____ Task data

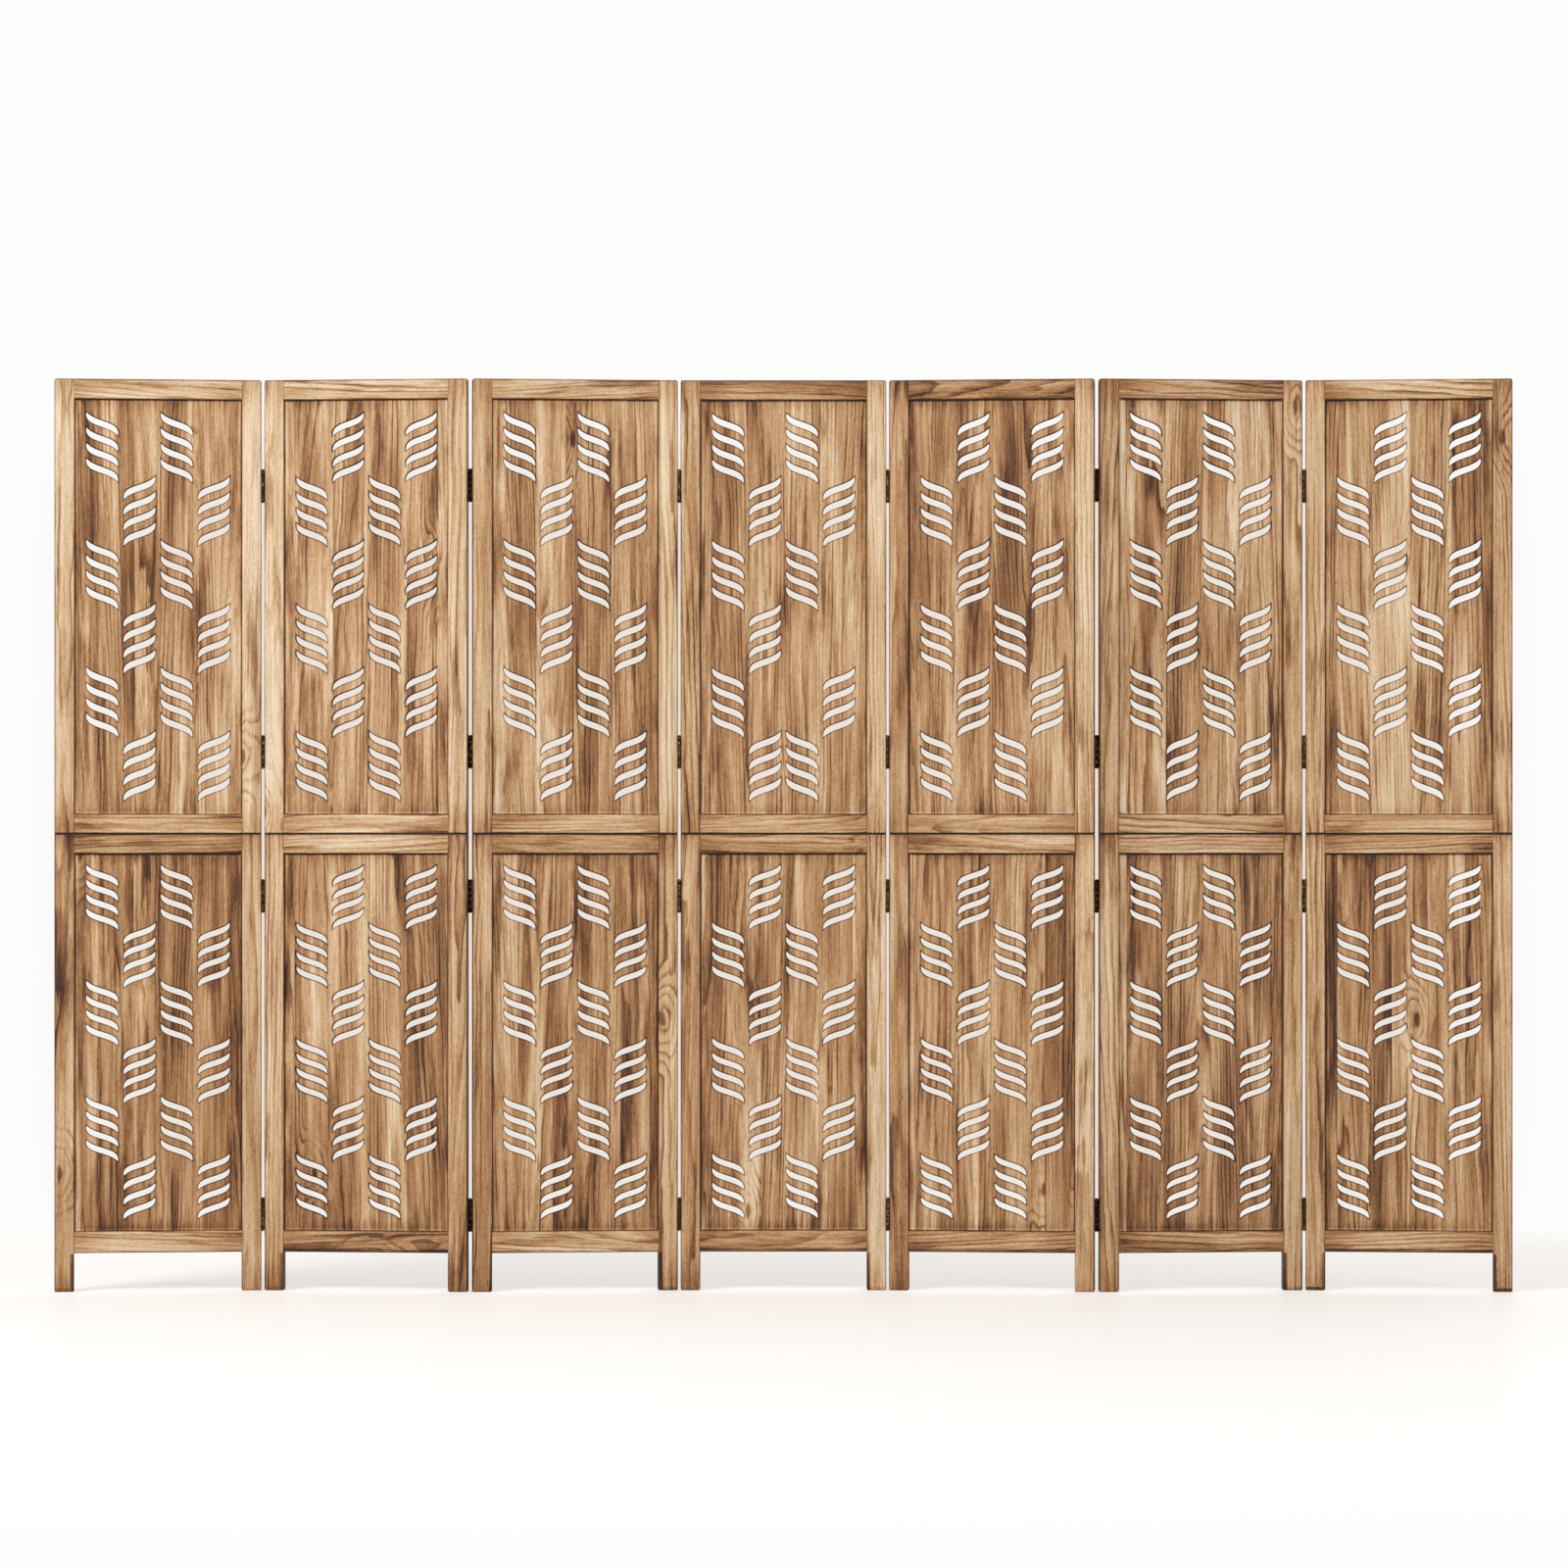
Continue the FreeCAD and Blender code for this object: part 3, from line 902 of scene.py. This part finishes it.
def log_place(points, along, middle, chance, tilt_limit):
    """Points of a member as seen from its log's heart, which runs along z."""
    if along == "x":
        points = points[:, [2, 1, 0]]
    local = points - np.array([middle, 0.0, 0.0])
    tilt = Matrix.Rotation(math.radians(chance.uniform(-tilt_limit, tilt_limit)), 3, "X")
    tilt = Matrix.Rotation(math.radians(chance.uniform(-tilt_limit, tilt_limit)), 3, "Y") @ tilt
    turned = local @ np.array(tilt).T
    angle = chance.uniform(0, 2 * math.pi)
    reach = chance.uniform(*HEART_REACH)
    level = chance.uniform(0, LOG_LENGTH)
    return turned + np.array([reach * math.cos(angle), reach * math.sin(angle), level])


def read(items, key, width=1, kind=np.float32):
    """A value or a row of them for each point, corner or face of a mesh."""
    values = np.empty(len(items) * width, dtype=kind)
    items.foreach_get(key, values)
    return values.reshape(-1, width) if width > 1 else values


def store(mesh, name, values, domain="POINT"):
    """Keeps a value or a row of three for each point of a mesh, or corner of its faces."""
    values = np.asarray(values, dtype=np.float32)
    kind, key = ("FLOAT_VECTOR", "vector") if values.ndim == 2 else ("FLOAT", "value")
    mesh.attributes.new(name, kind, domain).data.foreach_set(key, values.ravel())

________
____ Task data

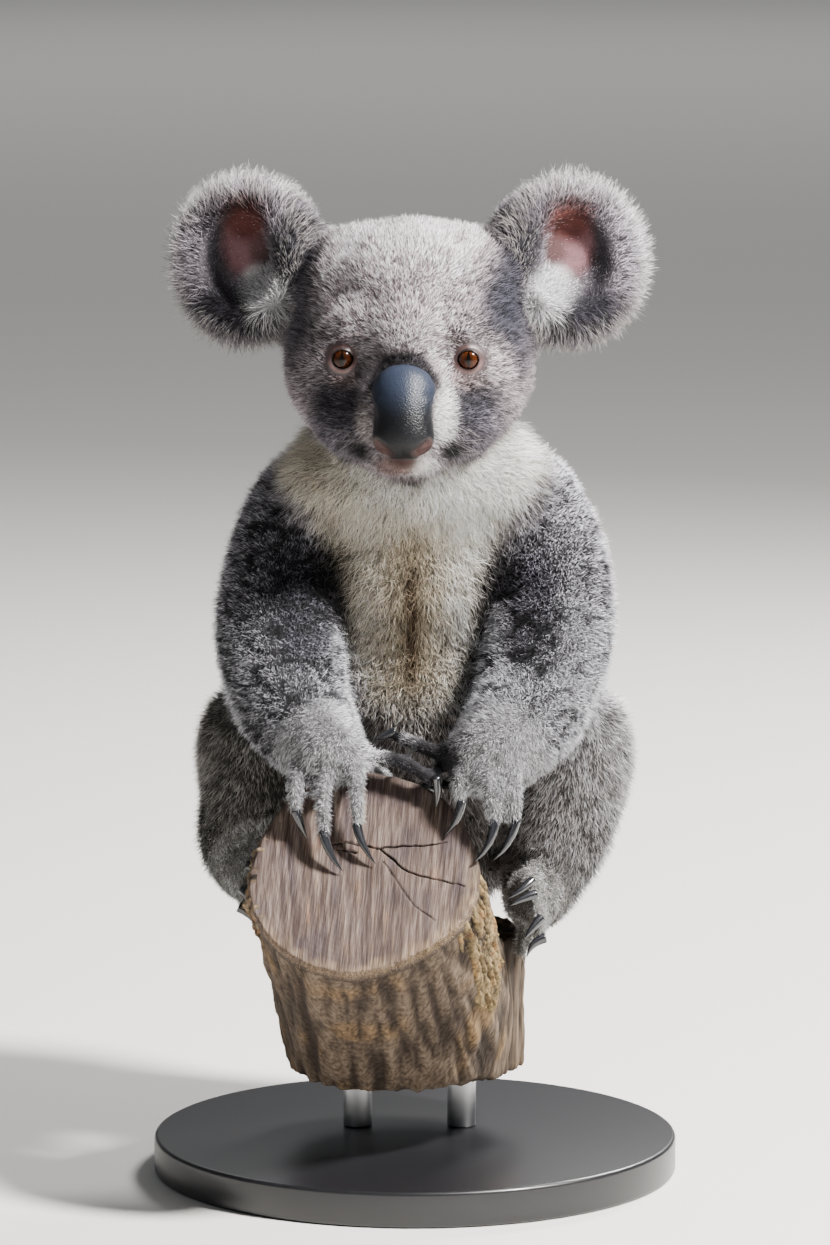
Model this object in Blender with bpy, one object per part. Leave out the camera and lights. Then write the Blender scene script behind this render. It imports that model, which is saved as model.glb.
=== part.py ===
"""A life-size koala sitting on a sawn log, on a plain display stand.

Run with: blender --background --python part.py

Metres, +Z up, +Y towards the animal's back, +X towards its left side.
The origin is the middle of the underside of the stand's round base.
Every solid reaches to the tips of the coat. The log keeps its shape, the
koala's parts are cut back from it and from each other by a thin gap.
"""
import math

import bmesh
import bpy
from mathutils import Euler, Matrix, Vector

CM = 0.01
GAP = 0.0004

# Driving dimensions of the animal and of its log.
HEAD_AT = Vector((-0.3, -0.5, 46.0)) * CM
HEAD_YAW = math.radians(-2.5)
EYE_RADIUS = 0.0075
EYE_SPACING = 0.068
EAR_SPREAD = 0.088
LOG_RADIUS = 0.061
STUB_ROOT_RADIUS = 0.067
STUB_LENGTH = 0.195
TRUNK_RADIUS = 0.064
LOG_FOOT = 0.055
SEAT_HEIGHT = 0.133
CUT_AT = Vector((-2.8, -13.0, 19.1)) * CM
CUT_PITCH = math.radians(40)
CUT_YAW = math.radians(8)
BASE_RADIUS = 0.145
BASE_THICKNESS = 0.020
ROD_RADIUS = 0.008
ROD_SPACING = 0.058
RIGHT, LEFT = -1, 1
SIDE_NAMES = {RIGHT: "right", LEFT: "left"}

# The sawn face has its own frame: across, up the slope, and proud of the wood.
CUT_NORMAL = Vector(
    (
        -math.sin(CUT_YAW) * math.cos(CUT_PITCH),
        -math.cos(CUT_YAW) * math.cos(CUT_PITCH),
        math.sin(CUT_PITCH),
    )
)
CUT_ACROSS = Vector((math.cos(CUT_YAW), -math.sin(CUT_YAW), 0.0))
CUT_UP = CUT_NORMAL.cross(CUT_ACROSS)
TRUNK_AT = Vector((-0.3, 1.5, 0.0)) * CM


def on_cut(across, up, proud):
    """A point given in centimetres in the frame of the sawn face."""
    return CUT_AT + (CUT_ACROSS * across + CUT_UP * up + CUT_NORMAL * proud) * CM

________
____ Task data

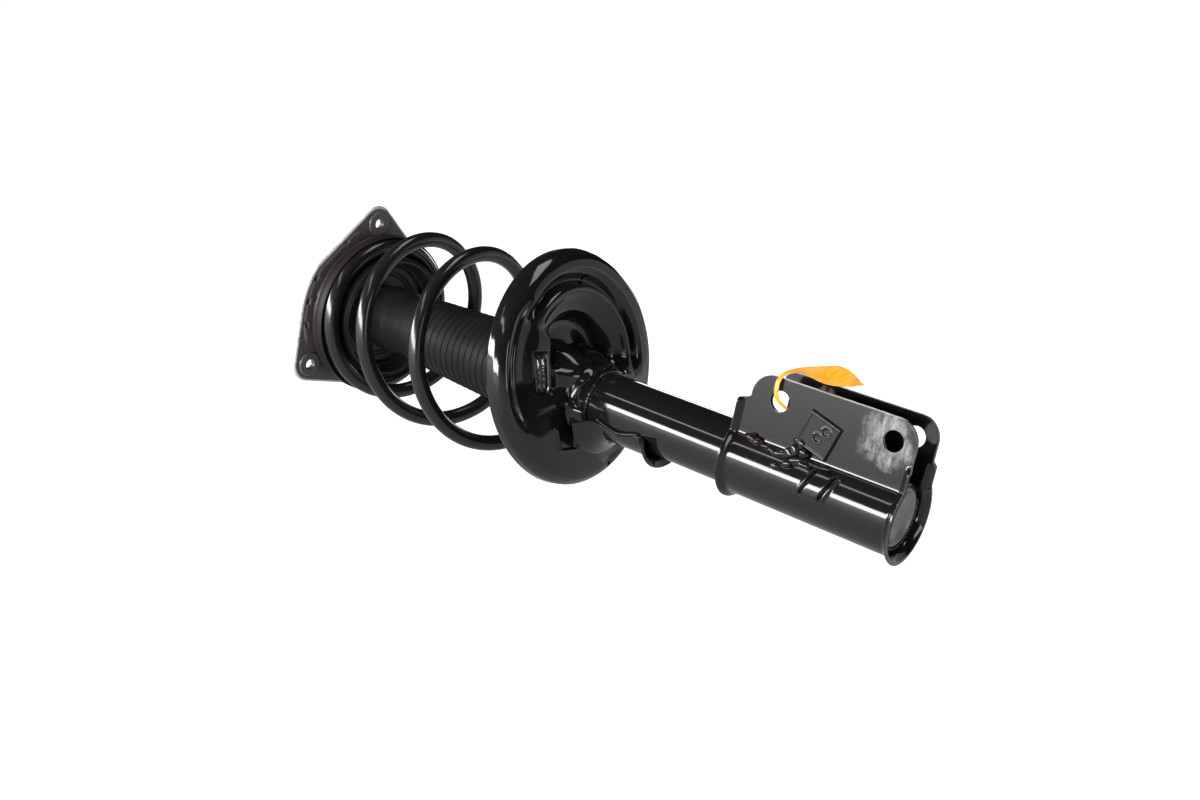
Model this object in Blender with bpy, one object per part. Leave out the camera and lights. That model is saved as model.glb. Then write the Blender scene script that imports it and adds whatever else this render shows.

________

[What you have to do]
Return only the part of the records above that opens with the line containing "Continue the FreeCAD" and closes with the line containing "kind, domain).data.foreach_set(key, values.ravel())", ends included.

[Written answer]
Continue the FreeCAD and Blender code for this object: part 3, from line 902 of scene.py. This part finishes it.
def log_place(points, along, middle, chance, tilt_limit):
    """Points of a member as seen from its log's heart, which runs along z."""
    if along == "x":
        points = points[:, [2, 1, 0]]
    local = points - np.array([middle, 0.0, 0.0])
    tilt = Matrix.Rotation(math.radians(chance.uniform(-tilt_limit, tilt_limit)), 3, "X")
    tilt = Matrix.Rotation(math.radians(chance.uniform(-tilt_limit, tilt_limit)), 3, "Y") @ tilt
    turned = local @ np.array(tilt).T
    angle = chance.uniform(0, 2 * math.pi)
    reach = chance.uniform(*HEART_REACH)
    level = chance.uniform(0, LOG_LENGTH)
    return turned + np.array([reach * math.cos(angle), reach * math.sin(angle), level])


def read(items, key, width=1, kind=np.float32):
    """A value or a row of them for each point, corner or face of a mesh."""
    values = np.empty(len(items) * width, dtype=kind)
    items.foreach_get(key, values)
    return values.reshape(-1, width) if width > 1 else values


def store(mesh, name, values, domain="POINT"):
    """Keeps a value or a row of three for each point of a mesh, or corner of its faces."""
    values = np.asarray(values, dtype=np.float32)
    kind, key = ("FLOAT_VECTOR", "vector") if values.ndim == 2 else ("FLOAT", "value")
    mesh.attributes.new(name, kind, domain).data.foreach_set(key, values.ravel())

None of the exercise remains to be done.